Meine sehr verehrten Damen und Herren! Dies ist das erste Budgetbegleitgesetz, das konsenslos ins österreichische Parlament eingebracht wurde. Bisher war österreichische Tradition, dass unter den wesentlichen Sozialpartnern, Interessenvertretungen et cetera Konsens vor einer Einbringung ins Parlament erzielt wird. Und diese beiden Säulen – Konsensdemokratie, Konsens mit den wesentlichen Sozial- und Wirtschaftspartnern und Modernisierung des Wohlfahrtstaates – sind zwei Kernsäulen, auf denen der wirtschaftliche und soziale Aufstieg Österreichs aufgebaut war. (Abg. Dr. Martin Graf: So wie die "Konsum"-Säule!) Und genau diese beiden Säulen sind Sie dabei zu demontieren.

Daher ist die Debatte und die Entscheidung über dieses Budgetbegleitgesetz eine Grundsatzentscheidung für die künftige Entwicklung unseres Landes. Wir sind am Scheideweg: Entwickelt sich Österreich in eine Ellbogengesellschaft mit Konfliktdemokratie oder entschließt sich Österreich dazu, den Weg vom Wohlfahrtsstaat, Modernisierung des Wohlfahrtsstaates und Konsensdemokratie weiter zu gehen? – Das ist die Frage, die vor uns liegt.

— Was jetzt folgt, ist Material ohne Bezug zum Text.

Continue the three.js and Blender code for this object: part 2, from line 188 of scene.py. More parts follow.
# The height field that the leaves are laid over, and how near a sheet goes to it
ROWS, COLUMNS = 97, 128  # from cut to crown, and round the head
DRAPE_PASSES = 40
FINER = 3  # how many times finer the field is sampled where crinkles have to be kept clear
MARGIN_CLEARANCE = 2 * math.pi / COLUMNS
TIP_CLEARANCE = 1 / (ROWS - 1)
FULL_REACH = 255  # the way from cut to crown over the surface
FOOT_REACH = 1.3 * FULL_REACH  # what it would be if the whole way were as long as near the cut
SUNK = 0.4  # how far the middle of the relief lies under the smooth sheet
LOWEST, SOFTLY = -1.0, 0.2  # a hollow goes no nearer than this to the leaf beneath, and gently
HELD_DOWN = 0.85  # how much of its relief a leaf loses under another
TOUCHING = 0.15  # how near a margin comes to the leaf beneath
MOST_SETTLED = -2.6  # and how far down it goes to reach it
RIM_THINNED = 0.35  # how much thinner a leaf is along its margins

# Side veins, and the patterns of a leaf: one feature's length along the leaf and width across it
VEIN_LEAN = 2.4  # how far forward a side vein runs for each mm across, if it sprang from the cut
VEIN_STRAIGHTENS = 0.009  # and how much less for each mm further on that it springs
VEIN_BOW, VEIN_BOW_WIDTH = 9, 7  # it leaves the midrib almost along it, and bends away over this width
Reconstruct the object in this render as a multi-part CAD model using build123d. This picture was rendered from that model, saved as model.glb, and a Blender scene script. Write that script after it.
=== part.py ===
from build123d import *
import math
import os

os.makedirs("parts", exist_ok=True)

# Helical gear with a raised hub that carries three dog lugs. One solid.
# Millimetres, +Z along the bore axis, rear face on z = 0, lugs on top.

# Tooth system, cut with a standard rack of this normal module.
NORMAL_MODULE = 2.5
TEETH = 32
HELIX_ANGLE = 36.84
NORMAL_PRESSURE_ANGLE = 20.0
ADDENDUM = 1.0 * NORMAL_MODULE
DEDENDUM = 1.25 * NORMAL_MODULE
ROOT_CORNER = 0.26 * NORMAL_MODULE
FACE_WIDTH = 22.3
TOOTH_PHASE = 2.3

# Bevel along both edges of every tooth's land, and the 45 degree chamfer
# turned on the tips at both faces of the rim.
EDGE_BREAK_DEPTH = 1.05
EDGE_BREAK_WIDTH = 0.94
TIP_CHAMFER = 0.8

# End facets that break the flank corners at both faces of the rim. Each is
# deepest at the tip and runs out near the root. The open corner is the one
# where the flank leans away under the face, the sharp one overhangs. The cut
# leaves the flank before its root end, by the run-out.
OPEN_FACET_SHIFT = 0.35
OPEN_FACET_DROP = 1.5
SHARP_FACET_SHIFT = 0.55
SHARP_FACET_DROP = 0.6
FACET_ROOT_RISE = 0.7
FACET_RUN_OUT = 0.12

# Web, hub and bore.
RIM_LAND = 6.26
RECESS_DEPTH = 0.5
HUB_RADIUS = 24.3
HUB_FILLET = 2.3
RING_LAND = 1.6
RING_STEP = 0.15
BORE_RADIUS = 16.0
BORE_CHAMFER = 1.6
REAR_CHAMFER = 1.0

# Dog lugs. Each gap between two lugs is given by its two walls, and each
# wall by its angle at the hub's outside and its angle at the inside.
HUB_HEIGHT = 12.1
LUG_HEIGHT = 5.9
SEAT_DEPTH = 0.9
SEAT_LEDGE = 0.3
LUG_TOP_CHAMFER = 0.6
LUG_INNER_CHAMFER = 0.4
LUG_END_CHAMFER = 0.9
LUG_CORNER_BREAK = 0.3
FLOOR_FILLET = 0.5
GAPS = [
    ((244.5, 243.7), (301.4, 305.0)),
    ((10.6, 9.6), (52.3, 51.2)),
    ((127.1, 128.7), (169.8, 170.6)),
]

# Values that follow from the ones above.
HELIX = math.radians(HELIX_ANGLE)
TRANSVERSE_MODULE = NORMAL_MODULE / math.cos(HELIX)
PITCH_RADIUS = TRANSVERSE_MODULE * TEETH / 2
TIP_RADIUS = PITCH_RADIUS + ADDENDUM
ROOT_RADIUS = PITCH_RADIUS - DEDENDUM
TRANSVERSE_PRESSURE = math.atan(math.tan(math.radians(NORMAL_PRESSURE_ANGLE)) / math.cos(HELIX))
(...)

Ich bin der Auffassung, dass das keine Frage ist, die allein durch eine Regierung oder ein Parlament zu entscheiden ist, weil das eine Grundsatzfrage für die künftige Entwicklung unseres Landes ist, die im Übrigen noch Generationen nach uns betreffen wird. Daher bin ich der Auffassung, dass in einer so grundsätzlichen Auseinandersetzung die österreichische Bevölkerung das Recht haben muss, über diese Weggabelung zu entscheiden: Wollen wir Ellbogengesellschaft plus Konfliktdemokratie oder wollen wir Modernisierung des Wohlfahrtsstaates plus Konsensdemokratie? (Abg. Ing. Westenthaler: Die Entscheidung ist am 3. Oktober gefallen!)

Wenn Sie sagen, die Entscheidung darüber wurde am 3. Oktober gefällt, dann sage ich: Sie haben erneut mit gezinkten Karten gespielt, denn diese Grundsatzentscheidung hat niemand von den beiden Regierungsparteien der österreichischen Bevölkerung vor dem 3. Oktober präsentiert! (Beifall bei der SPÖ.)